Saved entries:
==================================================
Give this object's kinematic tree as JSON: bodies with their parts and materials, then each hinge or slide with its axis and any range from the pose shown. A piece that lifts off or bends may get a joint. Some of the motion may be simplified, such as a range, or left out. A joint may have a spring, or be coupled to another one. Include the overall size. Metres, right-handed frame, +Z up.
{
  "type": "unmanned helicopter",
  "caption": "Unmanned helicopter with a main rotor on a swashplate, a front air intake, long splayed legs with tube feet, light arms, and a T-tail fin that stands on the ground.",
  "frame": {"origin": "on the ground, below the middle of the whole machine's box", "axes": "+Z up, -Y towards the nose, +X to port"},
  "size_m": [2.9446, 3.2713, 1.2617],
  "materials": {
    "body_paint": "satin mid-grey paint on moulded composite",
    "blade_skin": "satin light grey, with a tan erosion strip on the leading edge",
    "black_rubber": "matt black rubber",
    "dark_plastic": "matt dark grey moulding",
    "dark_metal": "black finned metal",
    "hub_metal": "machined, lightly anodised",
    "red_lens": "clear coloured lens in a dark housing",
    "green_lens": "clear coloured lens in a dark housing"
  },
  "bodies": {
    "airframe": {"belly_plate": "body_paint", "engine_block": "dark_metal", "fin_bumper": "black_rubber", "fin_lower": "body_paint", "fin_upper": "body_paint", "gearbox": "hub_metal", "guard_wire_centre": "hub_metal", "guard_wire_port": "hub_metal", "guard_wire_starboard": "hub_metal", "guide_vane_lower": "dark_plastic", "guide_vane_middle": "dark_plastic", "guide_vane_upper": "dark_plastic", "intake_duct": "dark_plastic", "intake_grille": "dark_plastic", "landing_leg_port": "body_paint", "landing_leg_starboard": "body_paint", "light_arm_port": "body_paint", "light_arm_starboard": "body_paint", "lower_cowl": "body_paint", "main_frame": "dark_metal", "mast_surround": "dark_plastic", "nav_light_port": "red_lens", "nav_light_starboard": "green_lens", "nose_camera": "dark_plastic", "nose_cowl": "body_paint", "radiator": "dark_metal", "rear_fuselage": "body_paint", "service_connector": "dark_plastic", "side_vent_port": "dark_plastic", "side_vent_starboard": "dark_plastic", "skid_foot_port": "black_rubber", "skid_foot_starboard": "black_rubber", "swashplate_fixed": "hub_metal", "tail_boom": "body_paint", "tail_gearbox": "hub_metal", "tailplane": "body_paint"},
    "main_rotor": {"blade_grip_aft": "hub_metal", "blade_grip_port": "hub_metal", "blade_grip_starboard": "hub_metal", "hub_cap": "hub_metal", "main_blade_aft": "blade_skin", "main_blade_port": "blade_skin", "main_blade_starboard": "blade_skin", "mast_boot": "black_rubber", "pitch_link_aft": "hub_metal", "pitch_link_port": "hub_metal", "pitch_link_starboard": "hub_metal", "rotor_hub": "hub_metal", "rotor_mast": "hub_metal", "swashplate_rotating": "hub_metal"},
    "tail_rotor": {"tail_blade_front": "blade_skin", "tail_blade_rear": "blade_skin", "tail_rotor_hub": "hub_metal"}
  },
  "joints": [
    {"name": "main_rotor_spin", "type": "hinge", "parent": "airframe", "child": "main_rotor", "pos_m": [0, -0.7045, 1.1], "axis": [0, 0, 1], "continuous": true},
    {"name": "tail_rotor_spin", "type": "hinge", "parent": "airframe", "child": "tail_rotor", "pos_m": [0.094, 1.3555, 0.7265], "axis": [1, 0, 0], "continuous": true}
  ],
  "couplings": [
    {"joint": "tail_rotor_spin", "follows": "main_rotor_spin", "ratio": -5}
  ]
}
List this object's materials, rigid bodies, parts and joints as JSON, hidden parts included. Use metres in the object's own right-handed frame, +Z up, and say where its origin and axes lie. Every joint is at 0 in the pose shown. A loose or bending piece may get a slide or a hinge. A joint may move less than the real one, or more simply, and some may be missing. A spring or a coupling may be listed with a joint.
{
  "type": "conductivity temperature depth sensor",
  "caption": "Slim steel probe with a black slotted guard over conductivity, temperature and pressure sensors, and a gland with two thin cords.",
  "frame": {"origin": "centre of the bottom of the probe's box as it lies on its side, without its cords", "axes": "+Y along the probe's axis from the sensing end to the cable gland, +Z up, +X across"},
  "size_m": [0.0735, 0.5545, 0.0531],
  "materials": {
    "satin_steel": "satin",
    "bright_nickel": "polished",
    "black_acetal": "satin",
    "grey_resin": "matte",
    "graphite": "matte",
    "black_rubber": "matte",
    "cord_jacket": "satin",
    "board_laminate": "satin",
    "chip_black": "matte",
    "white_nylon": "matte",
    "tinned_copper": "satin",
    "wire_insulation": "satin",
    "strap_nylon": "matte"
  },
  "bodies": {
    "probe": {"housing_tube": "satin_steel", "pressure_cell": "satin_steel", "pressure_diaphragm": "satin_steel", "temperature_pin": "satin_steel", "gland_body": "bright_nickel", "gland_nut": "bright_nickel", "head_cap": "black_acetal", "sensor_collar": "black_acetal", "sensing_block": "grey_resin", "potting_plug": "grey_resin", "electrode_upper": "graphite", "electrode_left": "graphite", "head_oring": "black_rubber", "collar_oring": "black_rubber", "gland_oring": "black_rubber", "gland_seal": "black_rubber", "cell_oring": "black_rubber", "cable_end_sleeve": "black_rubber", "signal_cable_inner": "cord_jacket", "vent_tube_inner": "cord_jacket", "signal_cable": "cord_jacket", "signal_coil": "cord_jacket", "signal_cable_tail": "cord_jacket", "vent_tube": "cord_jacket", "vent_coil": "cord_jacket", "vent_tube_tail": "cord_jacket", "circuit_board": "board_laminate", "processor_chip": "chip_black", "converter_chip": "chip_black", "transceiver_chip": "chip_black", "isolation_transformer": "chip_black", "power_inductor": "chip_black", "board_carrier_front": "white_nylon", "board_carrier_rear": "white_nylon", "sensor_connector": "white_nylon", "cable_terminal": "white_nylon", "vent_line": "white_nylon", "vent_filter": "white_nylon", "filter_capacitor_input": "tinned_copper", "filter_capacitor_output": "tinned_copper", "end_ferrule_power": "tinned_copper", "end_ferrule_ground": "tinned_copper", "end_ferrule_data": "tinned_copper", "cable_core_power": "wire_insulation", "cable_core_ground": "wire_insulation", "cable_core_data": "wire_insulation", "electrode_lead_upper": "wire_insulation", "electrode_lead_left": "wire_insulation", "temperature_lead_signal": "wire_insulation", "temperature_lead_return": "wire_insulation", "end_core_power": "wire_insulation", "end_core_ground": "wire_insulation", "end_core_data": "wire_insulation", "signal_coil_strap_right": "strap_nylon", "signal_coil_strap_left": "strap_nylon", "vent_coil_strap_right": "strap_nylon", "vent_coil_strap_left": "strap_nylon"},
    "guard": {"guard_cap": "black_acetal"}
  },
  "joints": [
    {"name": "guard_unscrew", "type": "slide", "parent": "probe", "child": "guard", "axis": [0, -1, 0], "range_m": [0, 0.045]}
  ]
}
==================================================
▶ Request
List each line of the entries that holds the string "hinge".

▶ Response to this exercise
Give this object's kinematic tree as JSON: bodies with their parts and materials, then each hinge or slide with its axis and any range from the pose shown. A piece that lifts off or bends may get a joint. Some of the motion may be simplified, such as a range, or left out. A joint may have a spring, or be coupled to another one. Include the overall size. Metres, right-handed frame, +Z up.
    {"name": "main_rotor_spin", "type": "hinge", "parent": "airframe", "child": "main_rotor", "pos_m": [0, -0.7045, 1.1], "axis": [0, 0, 1], "continuous": true},
    {"name": "tail_rotor_spin", "type": "hinge", "parent": "airframe", "child": "tail_rotor", "pos_m": [0.094, 1.3555, 0.7265], "axis": [1, 0, 0], "continuous": true}
List this object's materials, rigid bodies, parts and joints as JSON, hidden parts included. Use metres in the object's own right-handed frame, +Z up, and say where its origin and axes lie. Every joint is at 0 in the pose shown. A loose or bending piece may get a slide or a hinge. A joint may move less than the real one, or more simply, and some may be missing. A spring or a coupling may be listed with a joint.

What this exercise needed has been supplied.